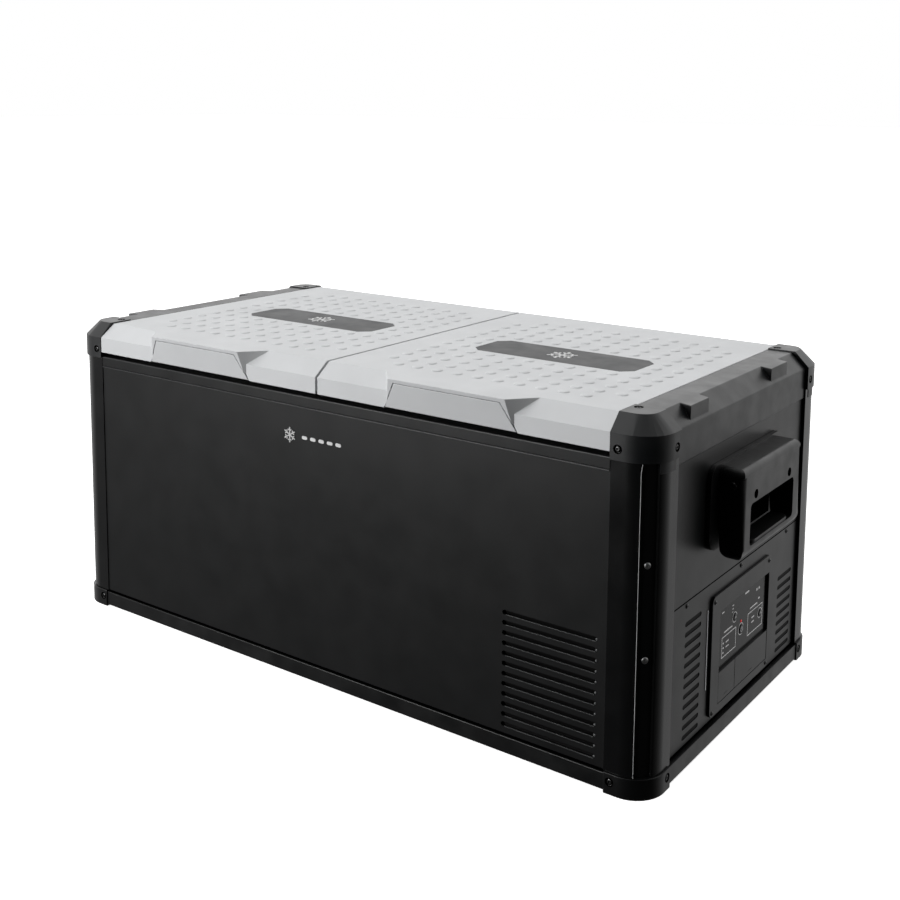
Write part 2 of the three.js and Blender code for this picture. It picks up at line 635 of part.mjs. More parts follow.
function handle() {
  const root = END_FACE + GAP;
  const underside = HANDLE_BOTTOM + HANDLE_ROLL - 3;
  const flange = prismX(roundedRect([-108, 108], [underside, HANDLE_TOP + 2], 18),
    [root, root + 5.5], 5);
  const profile = new THREE.Shape();
  profile.moveTo(root, underside);
  profile.absarc(HANDLE_OUT - HANDLE_ROLL, HANDLE_BOTTOM + HANDLE_ROLL, HANDLE_ROLL,
    Math.PI + 0.216, 2 * Math.PI, false);
  profile.lineTo(HANDLE_OUT, HANDLE_TOP - 9);
  profile.absarc(HANDLE_OUT - 8, HANDLE_TOP - 9, 8, 0, Math.PI / 2, false);
  profile.lineTo(root, HANDLE_TOP);
  const hood = prismY(profile, [-HANDLE_HALF, HANDLE_HALF], 8)
    .intersect(prismX(roundedRect([-HANDLE_HALF, HANDLE_HALF], [HANDLE_BOTTOM, HANDLE_TOP], 12),
      [root - 1, HANDLE_OUT + 1], 5));
  const hollow = block([root + 5.5, HANDLE_OUT - 8], [-FINGER_HALF, FINGER_HALF],
    [FINGER_BOTTOM, HANDLE_TOP - 8]);
  const mouth = prismX(roundedRect([-FINGER_HALF, FINGER_HALF], [FINGER_BOTTOM, FINGER_TOP], 6),
    [HANDLE_OUT - 20, HANDLE_OUT + 1], 4);
  const screwWells = [-52, 52].map((y) => cylinder(
    4, [HANDLE_OUT - 3, HANDLE_OUT + 1], 'x', [y, FINGER_TOP + 9], 14));
  // Rounded lip along the floor of the finger opening.
  const lip = prismZ(roundedRect([HANDLE_OUT - 23, HANDLE_OUT - 1], [-58, 58], 10.9),
    [FINGER_BOTTOM - 1, FINGER_BOTTOM + 4], 5);
  return union(cut(union(flange, hood), hollow, mouth, ...screwWells), lip);
}

function makeHandles() {
  const right = handle();
  place('handle_right', right, BLACK);
  place('handle_left', mirrored(right, -1, 1), BLACK);
}

// ---------------------------------------------------------------- lids

// The front of the visor leans outwards with height.
const LEAN = (VISOR_Y - LID_FRONT) / (LID_TOP - LID_BOTTOM);
const leanY = (z) => -LID_FRONT - (z - LID_BOTTOM) * LEAN;

// A slab parallel to the visor's front face, from depth `near` to depth `far` behind it.
function frontSlab(z0, z1, near, far, half) {
  return prismX(shapeOf([
    [leanY(z0) + near, z0], [leanY(z1) + near, z1], [leanY(z1) + far, z1], [leanY(z0) + far, z0],
  ].reverse()), [-half, half]);
}

function flapPlan(grow) {
  return prismY(shapeOf([
    [-FLAP_HALF_LOW - grow, LID_BOTTOM - 5], [FLAP_HALF_LOW + grow, LID_BOTTOM - 5],
    [FLAP_HALF_TOP + grow, FLAP_TOP + grow], [-FLAP_HALF_TOP - grow, FLAP_TOP + grow],
  ]), [-VISOR_Y - 20, -BEVEL_Y]).translate(FLAP_X, 0, 0);
}

// One lid, drawn about x = 0: both lids are the same moulding.
function lidShell() {
  const half = (LID_END - LID_SPLIT) / 2;
  const body = prismX(shapeOf([
    [-LID_FRONT, LID_BOTTOM], [LID_REAR, LID_BOTTOM], [LID_REAR - 2, LID_TOP - 10],
    [LID_REAR - 14, LID_TOP], [-BEVEL_Y, LID_TOP], [-LID_FRONT, BEVEL_Z],
  ]), [-half, half]);
  const visorPlan = prismZ(shapeOf([
    [-VISOR_ROOT_HALF - 10, -BEVEL_Y + 12], [-VISOR_ROOT_HALF, -BEVEL_Y],
    [-VISOR_HALF, -VISOR_Y], [VISOR_HALF, -VISOR_Y],
    [VISOR_ROOT_HALF, -BEVEL_Y], [VISOR_ROOT_HALF + 10, -BEVEL_Y + 12],
  ]), [LID_BOTTOM, LID_TOP]).translate(FLAP_X, 0, 0);
  const visor = visorPlan.intersect(frontSlab(LID_BOTTOM, LID_TOP, 0, 60, 200));
  const hollow = block([-half + LID_WALL, half - LID_WALL], [-LID_FRONT + 9.5, LID_REAR - 5],
    [LID_BOTTOM - 1, LID_TOP - 4 - LID_WALL]);
  const bevelRoom = prismX(shapeOf([
    [-LID_FRONT + 8, BEVEL_Z - 4], [-LID_FRONT + 8, LID_TOP + 5], [-BEVEL_Y - 10, LID_TOP + 5],
    [-BEVEL_Y + 4, LID_TOP - 8],
  ].reverse()), [-half, half]);
  const pocket = frontSlab(LID_BOTTOM - 5, LID_TOP, -10, FLAP_POCKET, 200)
    .intersect(flapPlan(FLAP_SEAM));
  const platePocket = prismZ(platePlan(GAP), [LID_TOP - 1.6, LID_TOP + 1]);
  const knuckle = union(
    block([-LID_KNUCKLE_HALF, LID_KNUCKLE_HALF], [LID_REAR - 3, HINGE_Y],
      [HINGE_Z, HINGE_Z + KNUCKLE_R]),
    cylinder(KNUCKLE_R, [-LID_KNUCKLE_HALF, LID_KNUCKLE_HALF], 'x', [HINGE_Y, HINGE_Z], 20));
  const bore = cylinder(PIN_R + PIN_CLEAR, [-60, 60], 'x', [HINGE_Y, HINGE_Z], 20);
  return cut(union(body, visor, knuckle), cut(hollow, bevelRoom), pocket, platePocket, bore);
}

function platePlan(grow) {
  const [hx, hy, c] = [PLATE_HALF_X + grow, PLATE_HALF_Y + grow, PLATE_CHAMFER];
  const octagon = [
    [-hx + c, -hy], [hx - c, -hy], [hx, -hy + c], [hx, hy - c],
    [hx - c, hy], [-hx + c, hy], [-hx, hy - c], [-hx, -hy + c],
  ];
  return shapeOf(octagon.map(([x, y]) => [PLATE_X + x, PLATE_Y + y]));
}

function latchFlap() {
  return frontSlab(LID_BOTTOM + 1, FLAP_TOP, 0, FLAP_THICK, 200).intersect(flapPlan(0));
}

// Foam-filled plug that closes the lid from below and drops into the tub's mouth.
function lidLiner() {
  const half = (LID_END - LID_SPLIT) / 2;
  const centre = (LID_END + LID_SPLIT) / 2;
  const margin = 5;
  const plug = prismZ(roundedRect(
    [ZONE_IN + margin - centre, ZONE_OUT - margin - centre],
    [-ZONE_Y + margin, ZONE_Y - margin], 16), [LID_BOTTOM - 18, LID_BOTTOM + 1], 5);
  const cover = block([-half + LID_WALL + GAP, half - LID_WALL - GAP],
    [-LID_FRONT + 9.5 + GAP, LID_REAR - 5 - GAP], [LID_BOTTOM, LID_BOTTOM + 12]);
  return union(plug, cover);
}

// Flexible seal that rests on the rim round the tub's mouth.
function lidGasket() {
  const centre = (LID_END + LID_SPLIT) / 2;
  const ring = (out) => roundedRect(
    [ZONE_IN - out - centre, ZONE_OUT + out - centre], [-ZONE_Y - out, ZONE_Y + out], 18 + out);
  const z = [RIM_TOP + GAP, LID_BOTTOM - GAP];
  return cut(prismZ(ring(15), z, 6), prismZ(ring(4), [z[0] - 1, z[1] + 1], 6));
}

function lidHinge() {
  const [mid, out] = [LID_KNUCKLE_HALF + 0.5, HINGE_HALF];
  const wall = HALF_Y + GAP;
  const plate = block([-out, out], [wall, wall + 2.5], [PANEL_TOP - 10, RIM_TOP]);
  const ears = [[-out, -mid], [mid, out]].map((span) => union(
    block(span, [wall, HINGE_Y], [PANEL_TOP - 10, HINGE_Z]),
    cylinder(KNUCKLE_R, span, 'x', [HINGE_Y, HINGE_Z], 20)));
  const pin = cylinder(PIN_R, [-out + 1, out - 1], 'x', [HINGE_Y, HINGE_Z], 20);
  return union(plate, ...ears, pin);
}

function makeLids() {
  const centre = (LID_END + LID_SPLIT) / 2;
  const plate = prismZ(platePlan(0), [LID_TOP - 1.6 + GAP, LID_TOP - 0.2]);
  for (const [name, side] of [['left', -1], ['right', 1]]) {
    const put = (piece) => moved(piece, side * centre, 0, 0);
    place(`lid_shell_${name}`, put(lidShell()), LID_GREY);
    place(`lid_liner_${name}`, put(side > 0 ? lidLiner() : mirrored(lidLiner(), -1, 1)), LINER_GREY);
    place(`lid_gasket_${name}`, put(side > 0 ? lidGasket() : mirrored(lidGasket(), -1, 1)), RUBBER);
    place(`lid_plate_${name}`, put(plate), PLATE_GREY);
    place(`latch_flap_${name}`, put(latchFlap()), LID_GREY);
    place(`lid_hinge_${name}`, put(lidHinge()), STEEL);
  }
}

makeFrame();
makePanels();
makeEndCaps();
makeInsulatedBox();
makeBaskets();
makeCoolingUnit();
makeControlModule();
makeHandles();
makeLids();

export default model;
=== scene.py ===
"""Looks of a twin-zone compressor cooler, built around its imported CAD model.

Lengths are metres in the frame's axes: +X towards the control end, -Y the front, +Z up.
"""

import json
import math

import bmesh
import bpy
from mathutils import Matrix, Vector

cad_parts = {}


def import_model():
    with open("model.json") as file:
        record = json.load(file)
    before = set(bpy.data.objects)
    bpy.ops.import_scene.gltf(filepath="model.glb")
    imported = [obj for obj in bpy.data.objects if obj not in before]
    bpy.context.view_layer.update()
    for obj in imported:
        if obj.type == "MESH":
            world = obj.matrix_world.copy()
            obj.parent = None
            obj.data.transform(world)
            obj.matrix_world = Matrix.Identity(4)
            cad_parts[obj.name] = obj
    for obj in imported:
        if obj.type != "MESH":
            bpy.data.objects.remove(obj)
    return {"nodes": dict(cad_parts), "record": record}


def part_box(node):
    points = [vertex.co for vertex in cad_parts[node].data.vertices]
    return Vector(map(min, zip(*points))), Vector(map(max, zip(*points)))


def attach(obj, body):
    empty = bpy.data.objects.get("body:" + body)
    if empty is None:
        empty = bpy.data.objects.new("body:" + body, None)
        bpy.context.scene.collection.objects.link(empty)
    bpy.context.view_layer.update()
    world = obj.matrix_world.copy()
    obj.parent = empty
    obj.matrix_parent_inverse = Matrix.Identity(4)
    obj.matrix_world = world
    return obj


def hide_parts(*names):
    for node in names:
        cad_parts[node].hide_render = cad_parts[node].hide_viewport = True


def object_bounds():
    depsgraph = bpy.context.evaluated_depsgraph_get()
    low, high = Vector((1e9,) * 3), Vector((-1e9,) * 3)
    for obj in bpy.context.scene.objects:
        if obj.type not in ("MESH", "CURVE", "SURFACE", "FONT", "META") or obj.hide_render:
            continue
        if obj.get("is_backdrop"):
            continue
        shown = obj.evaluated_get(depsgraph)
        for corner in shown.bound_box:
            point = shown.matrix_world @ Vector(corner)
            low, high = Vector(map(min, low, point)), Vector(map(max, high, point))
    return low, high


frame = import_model()
cad_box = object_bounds()
NODES = frame["nodes"]
BODY_OF = {node: body for body, nodes in frame["record"]["behaviour"]["bodies"].items() for node in nodes}

MM = 0.001
SIDES = ("left", "right")
CORNERS = [(f"{end}_{side}", sx, sy)
           for end, sy in (("front", -1), ("rear", 1))
           for side, sx in (("left", -1), ("right", 1))]
KEYS = ("power_button", "left_zone_button", "right_zone_button")

X_AXIS, Y_AXIS, Z_AXIS = (1, 0, 0), (0, 1, 0), (0, 0, 1)

CORNER_R = 36 * MM                      # outer radius of a corner post
CHANNEL_DEPTH = 3 * MM                  # channel down the rounded corner
CHANNEL_ANGLE = math.radians(43.8)      # its middle, measured from the front face
CHANNEL_HALF = math.radians(16.3)       # half the angle that it spans

HOOD_HALF = 87 * MM                     # half the width of a handle's hood
GRIP_BACK = 6.4 * MM                    # from an end panel out to the back wall of a handle's hollow

FIRST_SLOT = 36 * MM                    # height of the lowest ventilation slot
SLOT_PITCH = 12.2 * MM
SLOT_HEIGHT = 5.6 * MM
FRONT_SLOTS = (279 * MM, 402 * MM)      # from end to end, along x
FRONT_SLOT_COUNT = 12
SIDE_SLOTS = (((-152 * MM, -109 * MM), 12), ((127 * MM, 174 * MM), 9))  # columns: ends in y, count

SCREW_R = 3.4 * MM
SMALL_SCREW_R = SCREW_R * 0.85          # in the panels
WELL_DEPTH = 1.6 * MM                   # of the wells for the cap and foot screws
SHADE_RING = (4.2 * MM, 5.2 * MM, 0.12 * MM)   # the black ring round them, which paints the shade in the wells: inner and outer radius, rise

SHARP_ANGLE = math.radians(38)          # faces that meet at more than this keep a crisp edge


# ---------------------------------------------------------------- materials

def linear(grey, blue=0.0):
    """An sRGB grey from 0 to 255 as a linear colour, with a little blue added."""
    def channel(value):
        value = min(max(value / 255, 0), 1)
        return value / 12.92 if value <= 0.04045 else ((value + 0.055) / 1.055) ** 2.4
    return (channel(grey - blue), channel(grey), channel(grey + blue), 1.0)


def tinted(red, green, blue):
    """An sRGB colour, each channel from 0 to 255, as a linear colour."""
    return (linear(red)[0], linear(green)[0], linear(blue)[0], 1.0)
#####
> [YOUR TASK] Within the listing above, the range opens at the line with "makeFrame();" and closes at the line with "obj.parent = None". Reproduce exactly the lines of that range, including both ends.

> [TASK ANSWER]
makeFrame();
makePanels();
makeEndCaps();
makeInsulatedBox();
makeBaskets();
makeCoolingUnit();
makeControlModule();
makeHandles();
makeLids();

export default model;
=== scene.py ===
"""Looks of a twin-zone compressor cooler, built around its imported CAD model.

Lengths are metres in the frame's axes: +X towards the control end, -Y the front, +Z up.
"""

import json
import math

import bmesh
import bpy
from mathutils import Matrix, Vector

cad_parts = {}


def import_model():
    with open("model.json") as file:
        record = json.load(file)
    before = set(bpy.data.objects)
    bpy.ops.import_scene.gltf(filepath="model.glb")
    imported = [obj for obj in bpy.data.objects if obj not in before]
    bpy.context.view_layer.update()
    for obj in imported:
        if obj.type == "MESH":
            world = obj.matrix_world.copy()
            obj.parent = None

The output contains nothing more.